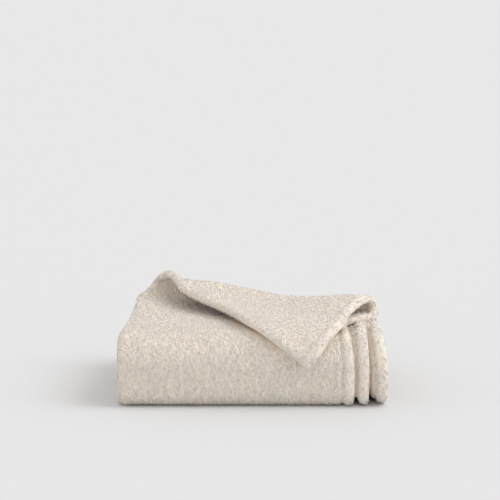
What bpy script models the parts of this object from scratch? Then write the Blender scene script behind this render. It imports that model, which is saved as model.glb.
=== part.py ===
"""A plush knitted baby blanket, folded into an eight layer bundle with one top corner turned over.

The blanket is one flat grid. A fold function carries each of its points to a place in the bundle,
and Solidify gives the surface the thickness of the cloth. X runs along the bundle, Y from front to back.
"""

from math import pi

import bmesh
import bpy
import numpy as np

NAME = "blanket"

# The cloth and its layers, in metres.
PLY = 0.0085  # thickness of the plush knit
PITCH = 0.012  # from the middle of one layer to the middle of the next
LOFT = 0.0095  # air left in the heart of the bundle
DEPTH = 0.266  # front face to the fold at the back
HEIGHT = 7 * PITCH + LOFT + PLY
HALF = PLY / 2
STEP = PITCH / 2

# The outer layer's bends, as radii of its middle surface.
FRONT_FOOT = 0.020
SHOULDER = 0.040

# The left fold, which joins the outer layer to the one inside it.
LEFT_END = -0.1908
LEFT_INSET_AT_BACK = 0.018  # the top leans in this far at the back
INNER_LEFT_END = -0.176  # the same fold on the inner pair of layers
BACK_LEFT_RISE = 0.010  # the pile stands higher at its back left corner
RISE_FROM = (-0.08, 0.12)  # place along the bundle and depth where that starts
RISE_RUN = (0.08, 0.12)  # and over which lengths it grows

# The hems at the right end: the outer layer, the one inside it, and the inner pair.
HEM_OUTER = 0.1435
HEM_SECOND = 0.164
HEM_INNER = 0.1905
HEM_STAGGER = 0.003  # between the two hems of the inner pair
HEM_LEAN = 0.004  # the inner pair's hems lean in this far towards the top
HEM_LEAN_FROM = 0.050  # height where that starts
HEM_LEAN_RUN = 0.018
HEM_RELAX = 0.0119  # a layer springs outwards this far where the one over it ends
HEM_CLEAR = 0.0015  # past that hem, before it does
OPEN_RUN = 0.010  # how soon it does so where it shows
COVERED_RUN = 0.021  # and where another layer still covers it
FADE_ON_TOP = (0.09, 0.05)  # depth where that movement starts to fade on top, and the run
FADE_BELOW = (0.12, 0.09)  # and on every other leg
INNERMOST_SHARE = 0.5  # of that movement, on the layer in the heart of the bundle
NOSE_SQUARE_BELOW = 5.0  # how square the inner bend springs open, in its lower half
NOSE_SQUARE_ABOVE = 2.4
CROOKED = 0.35  # of the step between the outer and the inner hems, that the bottom leg drifts
INNER_TOP_SHORT = 0.006  # the inner layers' free ends stop this far before the back

# The outer layer's hem on top: distance from the front, and place along the bundle.
TOP_HEM_Y = (0.044, 0.075, 0.105, 0.127, 0.150)
TOP_HEM_X = (0.140, 0.137, 0.137, 0.154, 0.184)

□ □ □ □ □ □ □

**OBJECTIVE**
All lines from the beginning of the material above through the one with "corner turned over." need to be returned exactly; please return those and only those.

**COMPLETED TASK**
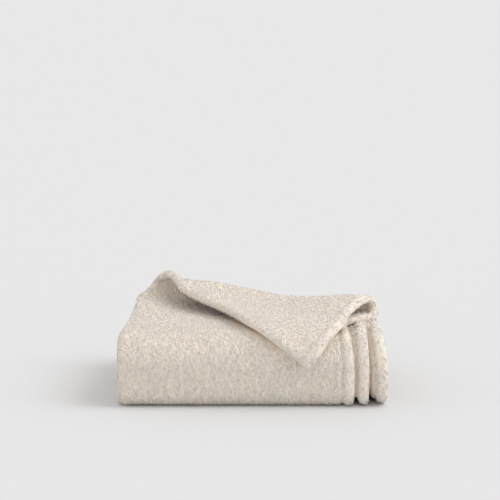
What bpy script models the parts of this object from scratch? Then write the Blender scene script behind this render. It imports that model, which is saved as model.glb.
=== part.py ===
"""A plush knitted baby blanket, folded into an eight layer bundle with one top corner turned over.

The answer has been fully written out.